**Description of the task:** Reproduce exactly and only the lines running from the one with "The three.js and" through the one with "wood screw with", both end lines included.

┄┄┄┄┄┄┄┄┄┄┄┄┄┄┄┄┄┄┄┄

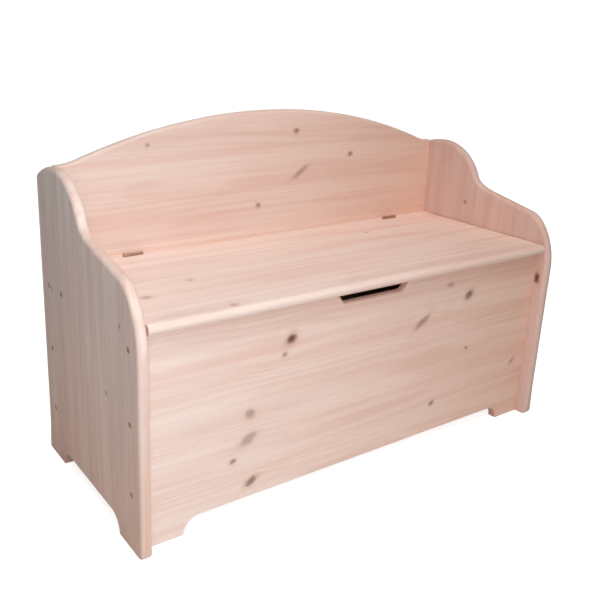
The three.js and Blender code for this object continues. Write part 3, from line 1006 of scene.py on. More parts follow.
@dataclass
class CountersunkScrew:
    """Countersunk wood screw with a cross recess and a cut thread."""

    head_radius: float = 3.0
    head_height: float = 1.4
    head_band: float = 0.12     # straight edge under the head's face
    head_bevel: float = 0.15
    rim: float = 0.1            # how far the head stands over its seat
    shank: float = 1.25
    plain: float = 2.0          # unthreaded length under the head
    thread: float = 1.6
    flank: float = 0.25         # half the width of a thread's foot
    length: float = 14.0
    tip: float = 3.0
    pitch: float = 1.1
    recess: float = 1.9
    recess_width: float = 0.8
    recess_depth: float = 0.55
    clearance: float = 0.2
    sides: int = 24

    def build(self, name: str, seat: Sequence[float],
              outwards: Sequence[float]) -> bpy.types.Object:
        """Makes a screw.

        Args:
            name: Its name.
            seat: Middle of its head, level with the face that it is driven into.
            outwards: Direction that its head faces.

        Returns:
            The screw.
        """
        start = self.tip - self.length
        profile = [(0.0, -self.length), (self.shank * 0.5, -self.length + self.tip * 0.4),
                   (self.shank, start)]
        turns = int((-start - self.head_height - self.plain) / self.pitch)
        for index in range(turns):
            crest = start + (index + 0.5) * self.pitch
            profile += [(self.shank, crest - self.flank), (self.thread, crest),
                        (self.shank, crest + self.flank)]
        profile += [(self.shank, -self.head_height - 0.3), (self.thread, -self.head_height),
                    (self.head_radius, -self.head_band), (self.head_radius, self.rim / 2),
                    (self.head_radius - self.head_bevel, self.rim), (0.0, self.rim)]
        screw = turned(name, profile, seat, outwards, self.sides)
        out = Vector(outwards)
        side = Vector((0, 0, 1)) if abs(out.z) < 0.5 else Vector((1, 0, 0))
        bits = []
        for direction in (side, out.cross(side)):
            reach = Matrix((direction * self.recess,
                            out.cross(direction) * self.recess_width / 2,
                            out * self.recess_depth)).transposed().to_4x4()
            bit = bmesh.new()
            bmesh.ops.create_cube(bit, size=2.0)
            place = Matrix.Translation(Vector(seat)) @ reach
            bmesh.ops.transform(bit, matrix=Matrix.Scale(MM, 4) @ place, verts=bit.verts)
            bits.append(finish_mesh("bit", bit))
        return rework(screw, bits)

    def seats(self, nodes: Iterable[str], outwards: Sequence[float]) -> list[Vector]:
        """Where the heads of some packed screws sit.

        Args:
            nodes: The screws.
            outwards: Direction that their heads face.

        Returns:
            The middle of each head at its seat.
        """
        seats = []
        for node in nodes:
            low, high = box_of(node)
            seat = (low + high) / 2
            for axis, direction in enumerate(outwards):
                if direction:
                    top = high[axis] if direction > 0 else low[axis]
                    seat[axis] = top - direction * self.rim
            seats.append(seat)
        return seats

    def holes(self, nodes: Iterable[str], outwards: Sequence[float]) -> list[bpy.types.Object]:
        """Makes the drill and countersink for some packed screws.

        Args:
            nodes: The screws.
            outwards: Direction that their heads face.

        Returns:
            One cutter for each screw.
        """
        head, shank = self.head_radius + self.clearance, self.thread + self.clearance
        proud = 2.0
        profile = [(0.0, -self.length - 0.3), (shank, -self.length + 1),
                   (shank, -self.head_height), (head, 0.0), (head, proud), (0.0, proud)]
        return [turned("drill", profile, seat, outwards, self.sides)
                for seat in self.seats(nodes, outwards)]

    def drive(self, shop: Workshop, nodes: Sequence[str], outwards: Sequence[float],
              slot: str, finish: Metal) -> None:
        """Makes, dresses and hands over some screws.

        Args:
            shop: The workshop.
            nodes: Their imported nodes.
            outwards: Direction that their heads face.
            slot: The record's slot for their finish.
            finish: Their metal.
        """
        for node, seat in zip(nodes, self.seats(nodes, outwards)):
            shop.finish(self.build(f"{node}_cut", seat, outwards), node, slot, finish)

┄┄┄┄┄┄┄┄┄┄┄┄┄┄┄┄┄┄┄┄

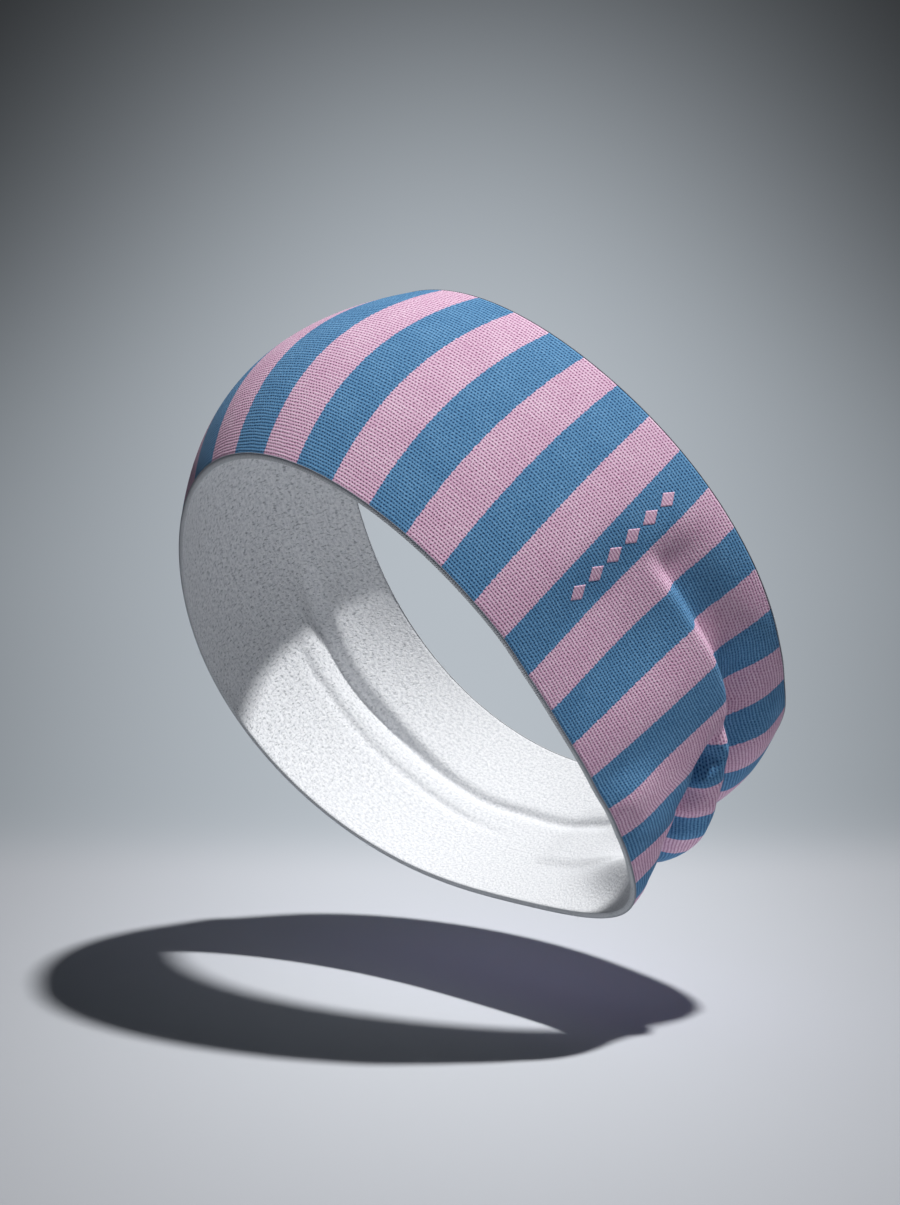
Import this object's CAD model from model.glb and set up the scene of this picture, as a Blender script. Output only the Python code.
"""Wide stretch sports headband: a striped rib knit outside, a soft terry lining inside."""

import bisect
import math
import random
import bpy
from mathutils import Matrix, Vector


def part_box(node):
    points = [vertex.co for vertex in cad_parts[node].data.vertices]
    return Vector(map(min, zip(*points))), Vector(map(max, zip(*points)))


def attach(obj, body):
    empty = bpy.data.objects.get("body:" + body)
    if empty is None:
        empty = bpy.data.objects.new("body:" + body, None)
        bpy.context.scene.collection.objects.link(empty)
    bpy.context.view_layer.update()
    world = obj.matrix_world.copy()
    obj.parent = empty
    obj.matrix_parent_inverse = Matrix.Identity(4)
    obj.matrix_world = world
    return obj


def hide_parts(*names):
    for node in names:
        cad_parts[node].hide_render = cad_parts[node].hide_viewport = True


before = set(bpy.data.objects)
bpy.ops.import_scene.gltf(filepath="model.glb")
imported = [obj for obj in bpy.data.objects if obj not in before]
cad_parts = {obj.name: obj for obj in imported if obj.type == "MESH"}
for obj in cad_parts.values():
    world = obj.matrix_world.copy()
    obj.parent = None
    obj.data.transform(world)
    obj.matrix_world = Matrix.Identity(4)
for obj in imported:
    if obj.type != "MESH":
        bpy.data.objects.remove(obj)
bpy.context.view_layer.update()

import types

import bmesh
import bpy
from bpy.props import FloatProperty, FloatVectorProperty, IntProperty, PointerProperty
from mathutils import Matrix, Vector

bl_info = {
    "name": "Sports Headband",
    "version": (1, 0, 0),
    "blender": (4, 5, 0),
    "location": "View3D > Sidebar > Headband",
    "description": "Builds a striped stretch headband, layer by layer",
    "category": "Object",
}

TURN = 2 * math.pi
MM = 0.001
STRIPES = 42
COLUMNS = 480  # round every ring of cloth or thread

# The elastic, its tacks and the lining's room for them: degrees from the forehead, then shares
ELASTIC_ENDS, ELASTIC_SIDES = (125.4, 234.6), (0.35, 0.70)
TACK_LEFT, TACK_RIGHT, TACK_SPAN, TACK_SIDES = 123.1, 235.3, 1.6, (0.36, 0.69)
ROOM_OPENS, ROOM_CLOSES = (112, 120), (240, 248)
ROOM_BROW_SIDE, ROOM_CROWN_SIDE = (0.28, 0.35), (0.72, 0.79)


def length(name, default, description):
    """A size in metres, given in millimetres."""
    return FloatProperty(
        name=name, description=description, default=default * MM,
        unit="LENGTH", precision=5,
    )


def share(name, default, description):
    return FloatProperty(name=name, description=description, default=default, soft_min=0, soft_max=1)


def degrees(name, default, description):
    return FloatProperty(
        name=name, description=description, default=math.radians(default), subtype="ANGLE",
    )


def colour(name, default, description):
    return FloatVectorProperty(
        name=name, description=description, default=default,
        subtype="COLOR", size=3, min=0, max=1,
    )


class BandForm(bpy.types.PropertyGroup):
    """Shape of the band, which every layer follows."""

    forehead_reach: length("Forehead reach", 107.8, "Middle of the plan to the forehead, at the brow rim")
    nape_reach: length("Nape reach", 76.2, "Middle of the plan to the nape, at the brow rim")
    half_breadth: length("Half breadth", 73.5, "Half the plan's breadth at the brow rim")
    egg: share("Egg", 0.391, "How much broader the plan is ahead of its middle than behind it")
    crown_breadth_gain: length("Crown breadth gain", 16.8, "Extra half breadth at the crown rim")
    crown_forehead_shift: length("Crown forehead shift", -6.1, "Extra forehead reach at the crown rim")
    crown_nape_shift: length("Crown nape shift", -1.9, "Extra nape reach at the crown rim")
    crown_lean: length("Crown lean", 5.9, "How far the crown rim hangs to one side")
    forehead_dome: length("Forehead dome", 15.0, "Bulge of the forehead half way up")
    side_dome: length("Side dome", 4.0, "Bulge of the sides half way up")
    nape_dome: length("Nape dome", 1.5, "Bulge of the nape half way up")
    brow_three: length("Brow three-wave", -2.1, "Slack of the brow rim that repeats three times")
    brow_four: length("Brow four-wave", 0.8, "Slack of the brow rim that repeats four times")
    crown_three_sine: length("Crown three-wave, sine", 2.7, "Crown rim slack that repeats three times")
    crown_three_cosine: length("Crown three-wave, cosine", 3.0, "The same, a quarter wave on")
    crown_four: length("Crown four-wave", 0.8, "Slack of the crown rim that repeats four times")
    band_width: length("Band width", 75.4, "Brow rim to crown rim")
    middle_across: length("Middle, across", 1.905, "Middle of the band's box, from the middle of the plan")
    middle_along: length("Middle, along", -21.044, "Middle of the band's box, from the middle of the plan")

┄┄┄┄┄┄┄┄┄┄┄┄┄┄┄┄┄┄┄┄

**Answer to the exercise:**
The three.js and Blender code for this object continues. Write part 3, from line 1006 of scene.py on. More parts follow.
@dataclass
class CountersunkScrew:
    """Countersunk wood screw with a cross recess and a cut thread."""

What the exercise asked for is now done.